REQUIRED WORK:
Your task is to quote the records from their first line through the line containing "imported = [obj", with nothing added or left out.

ENTRIES SUPPLIED:
-------------------------
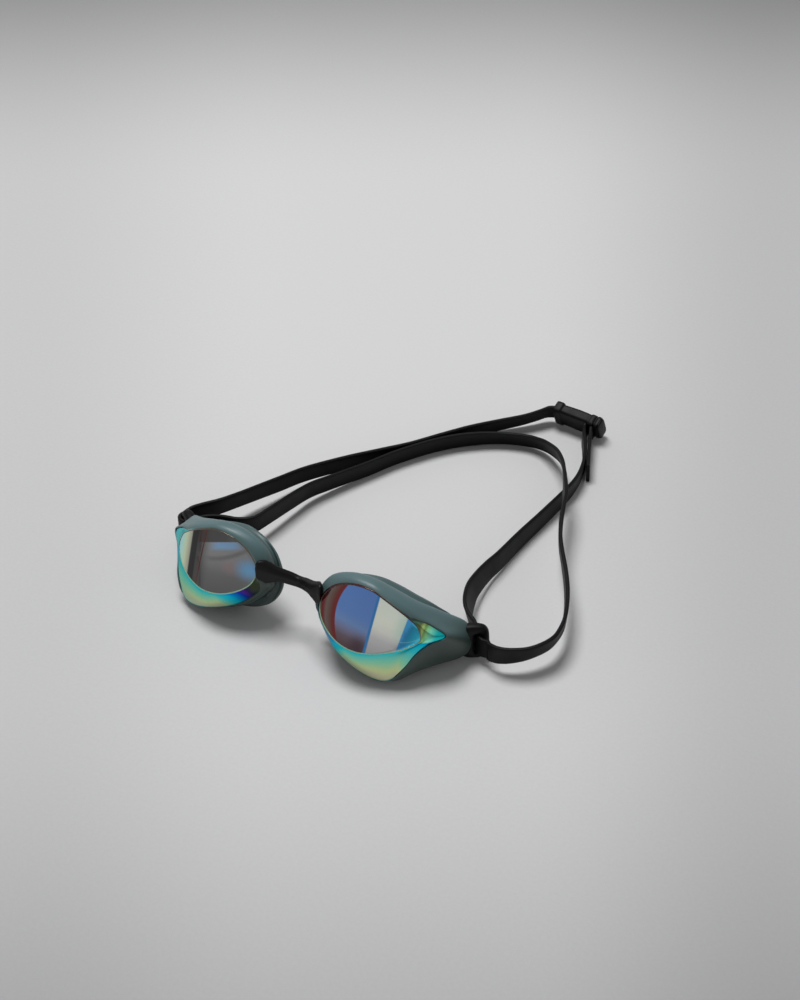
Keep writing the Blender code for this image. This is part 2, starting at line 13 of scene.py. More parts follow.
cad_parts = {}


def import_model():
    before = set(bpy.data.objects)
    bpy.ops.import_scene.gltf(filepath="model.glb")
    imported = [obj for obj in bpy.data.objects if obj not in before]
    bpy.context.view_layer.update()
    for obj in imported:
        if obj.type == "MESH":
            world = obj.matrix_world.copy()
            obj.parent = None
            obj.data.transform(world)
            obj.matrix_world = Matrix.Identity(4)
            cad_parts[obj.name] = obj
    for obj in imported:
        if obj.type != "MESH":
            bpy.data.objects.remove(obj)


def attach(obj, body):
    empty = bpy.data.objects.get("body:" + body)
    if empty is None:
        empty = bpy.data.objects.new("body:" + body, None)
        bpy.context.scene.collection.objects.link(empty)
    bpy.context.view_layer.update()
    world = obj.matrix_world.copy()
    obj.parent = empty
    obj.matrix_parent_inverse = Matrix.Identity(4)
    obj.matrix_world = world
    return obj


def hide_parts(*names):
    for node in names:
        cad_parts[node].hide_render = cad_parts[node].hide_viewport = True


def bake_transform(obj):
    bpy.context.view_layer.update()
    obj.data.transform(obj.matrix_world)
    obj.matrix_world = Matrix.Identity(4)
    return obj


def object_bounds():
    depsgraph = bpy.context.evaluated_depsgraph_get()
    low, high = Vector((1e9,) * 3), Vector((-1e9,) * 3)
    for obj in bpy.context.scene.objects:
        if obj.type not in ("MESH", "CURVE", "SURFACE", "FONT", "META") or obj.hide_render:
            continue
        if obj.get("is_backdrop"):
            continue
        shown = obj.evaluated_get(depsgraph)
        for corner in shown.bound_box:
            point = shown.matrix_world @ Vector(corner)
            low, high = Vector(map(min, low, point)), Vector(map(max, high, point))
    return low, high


MM = 0.001
SIDES = {"left": -1, "right": 1}

# Eyecups, as in the CAD source
CUP_CENTRE = (31.0, -9.6, 19.8)
CUP_WRAP = math.radians(18.0)
CUP_PITCH = math.radians(27.0)
CUP_ROLL = math.radians(14.5)
CURVE_U = 0.0200
CURVE_V = 0.0016
LOOP_STEPS = 6
GAP = 0.15
LENS_WALL = 1.3
LENS_SKIRT = 2.2
LIP_WIDTH = 0.45  # of the frame round the lens
LIP_REACH = 0.28  # how far the window's polished edge stands out from it
GROOVE_DEPTH = 1.4
GROOVE_WIDTH = 1.2
FRAME_WALL = 1.5
SEAL_LIP = 3.0
SEAL_FLARE = 2.4
TABLE = 0.02  # lowest point that a piece may have

WINDOW = (
    (12.6, 0.6), (10.8, 3.6), (7.6, 5.4), (3.6, 6.9), (-0.8, 8.2), (-5.2, 9.0),
    (-10.8, 8.0), (-15.6, 5.0), (-18.3, 0.2), (-17.4, -4.4), (-13.6, -7.7), (-8.6, -9.4),
    (-3.4, -9.4), (1.2, -8.0), (5.0, -6.2), (8.0, -4.4), (10.4, -2.5), (12.0, -0.9),
)
LENS_EDGE = (
    (18.9, 3.1, -6.6), (14.4, 5.0, -4.6), (9.6, 6.2, -2.6), (5.0, 7.6, -1.3), (-0.2, 9.0, -0.8),
    (-5.4, 10.0, -1.3), (-11.6, 8.9, -3.3), (-16.8, 5.6, -6.3), (-19.5, 0.0, -8.3),
    (-18.6, -5.4, -8.9), (-15.0, -9.6, -8.4), (-10.2, -13.0, -6.6), (-4.0, -15.2, -4.9),
    (2.4, -16.3, -4.3), (8.0, -15.2, -4.2), (11.2, -9.6, -3.6), (12.8, -4.6, -4.0),
    (15.4, -0.4, -5.2),
)
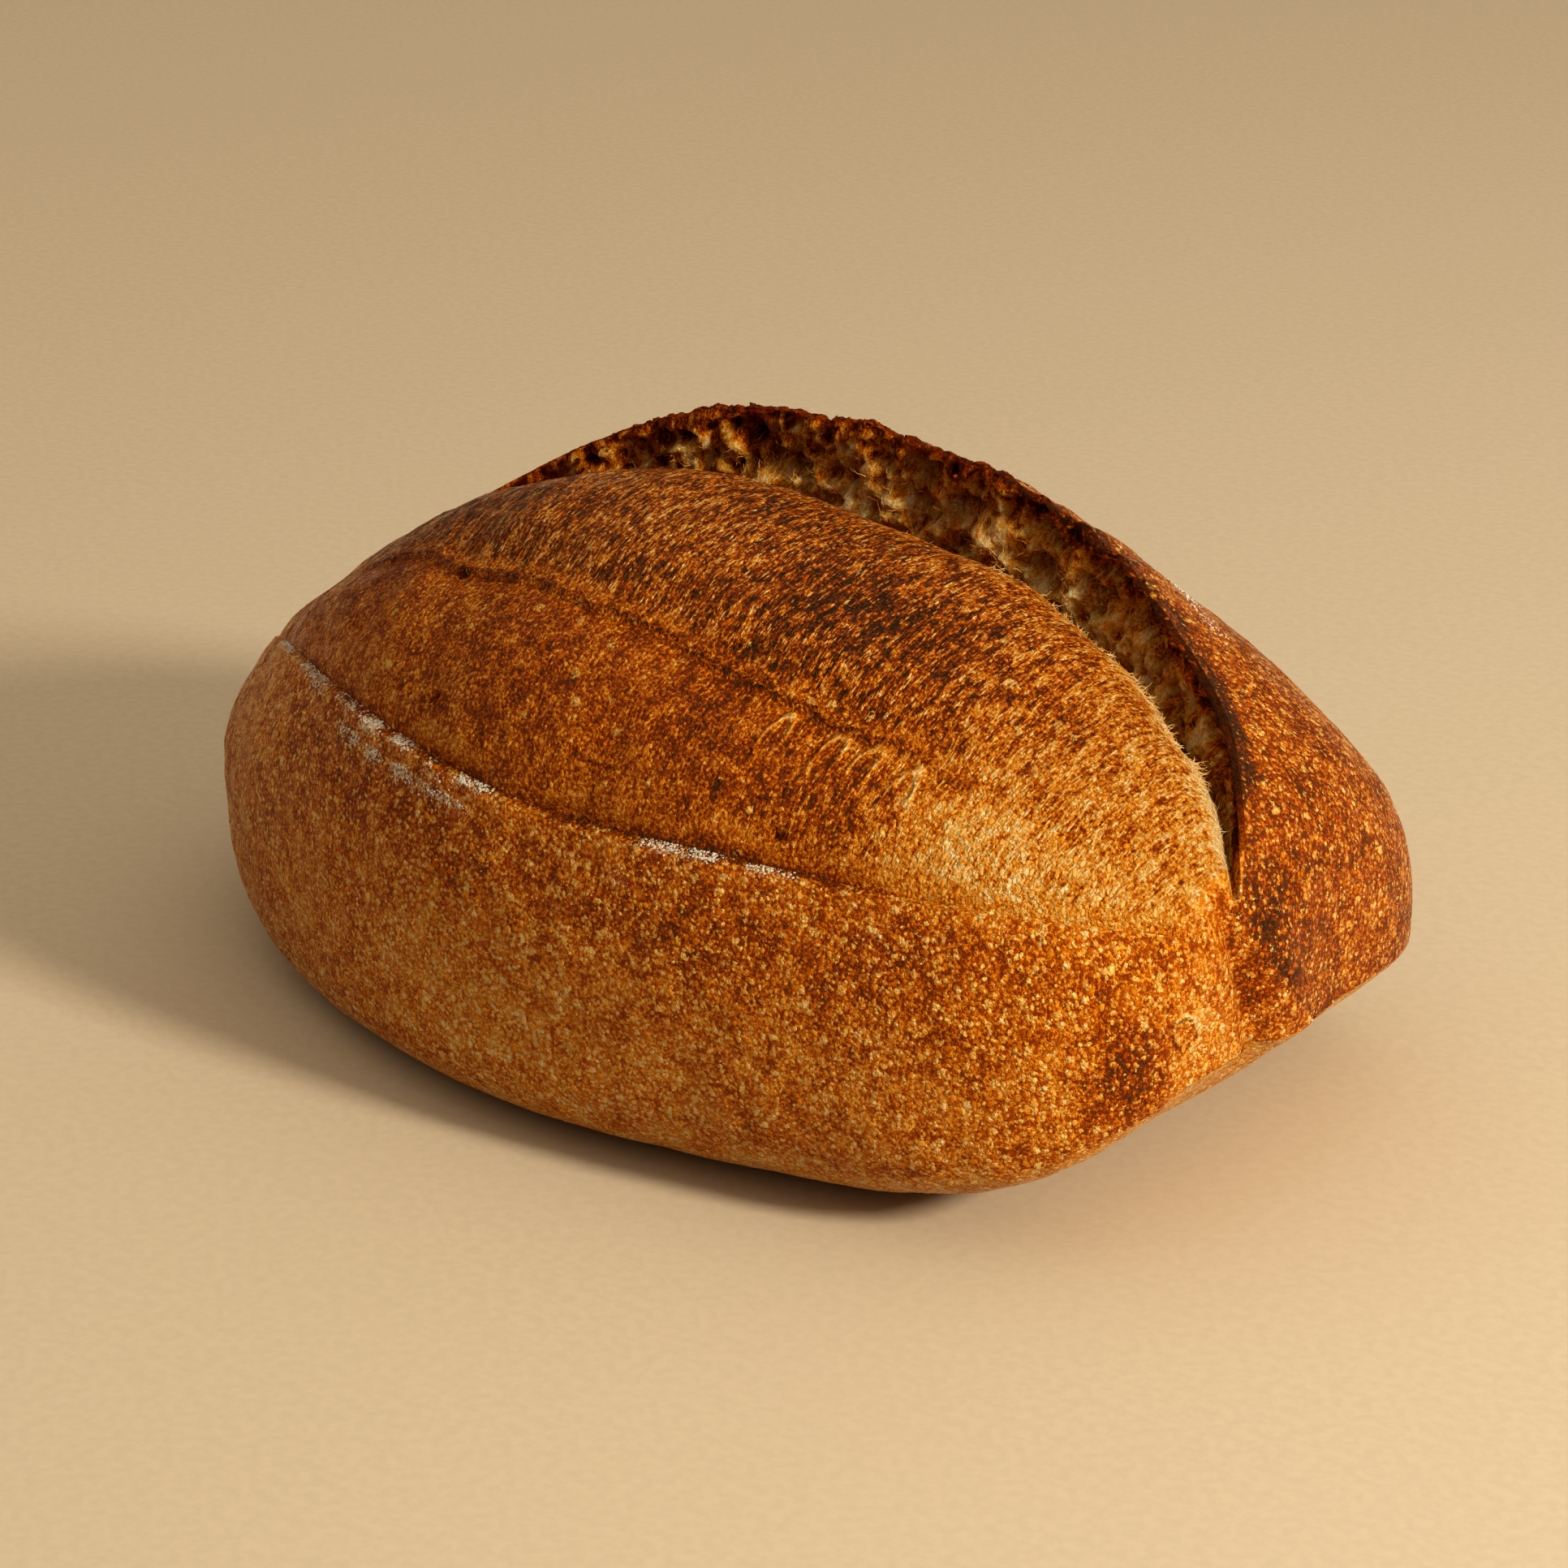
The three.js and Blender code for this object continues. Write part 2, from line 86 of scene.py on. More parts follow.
# How the slash opens along x: its middle, then (reach, start, end) to the left and to the right.
LIP_SPREAD = (0.1, (1.07, 1.7, 0.55), (0.875, 1.7, 0.42))
EAR_SPREAD = (0.2, (1.17, 2, 0.8), (0.775, 4, 0.6))
OPEN_SPREAD = (0.2, (1.17, 2.4, 0.5), (0.775, 2.4, 0.5))
DEPTH_SPREAD = (0.25, (1.2, 2.4, 0.9), (0.72, 2.4, 0.6))

# Stretches along x over which a feature begins, is full, fades and ends
EAR_STRETCH = (-0.68, -0.1, 0.45, 0.78)
TEAR_STRETCH = (-0.75, -0.5, 0.5, 0.72)
CREST_STRETCH = (-0.55, -0.25, 0.45, 0.8)

# Handles of the curves across the slash, as shares of their chords, with sideways shifts
CREVICE_LEAVE, CREVICE_ARRIVE, CREVICE_HANDLE = 0.5, 0.38, 2 * MM
WALL_LEAVE, WALL_ARRIVE, WALL_FOOT_HANDLE, WALL_TOP_HANDLE = 0.3, 0.35, 3 * MM, 3.5 * MM
BACK_LEAVE, BACK_ARRIVE, BACK_FALL = 0.35, 0.4, 0.25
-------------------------
WORKED ANSWER:
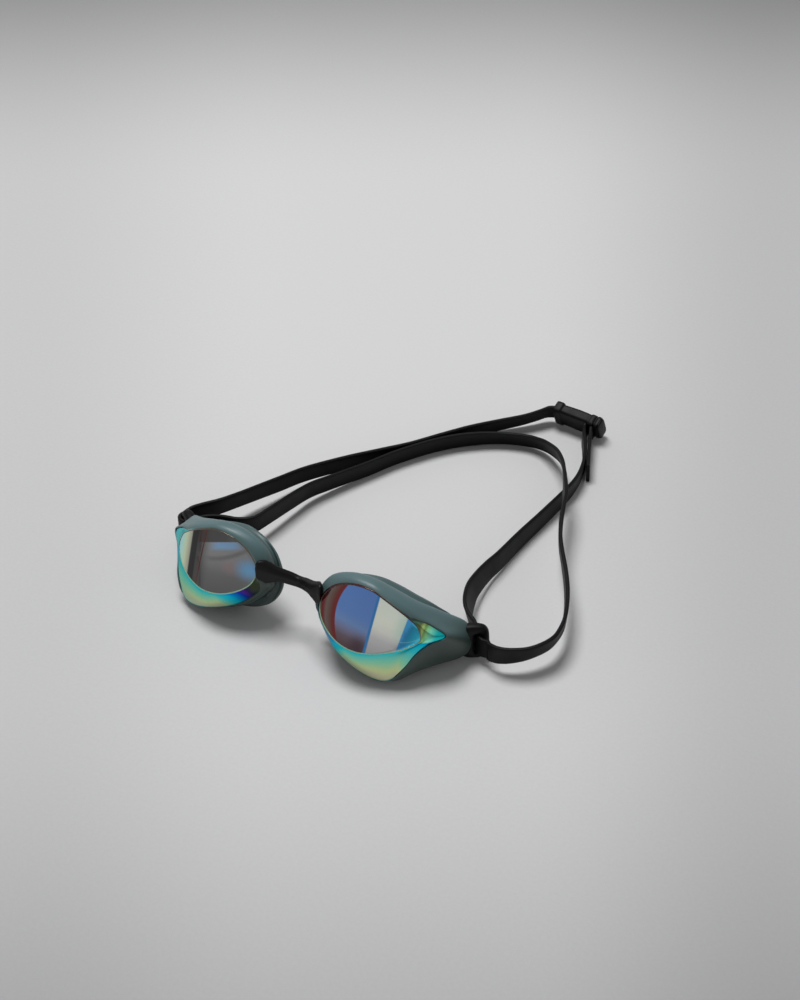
Keep writing the Blender code for this image. This is part 2, starting at line 13 of scene.py. More parts follow.
cad_parts = {}


def import_model():
    before = set(bpy.data.objects)
    bpy.ops.import_scene.gltf(filepath="model.glb")
    imported = [obj for obj in bpy.data.objects if obj not in before]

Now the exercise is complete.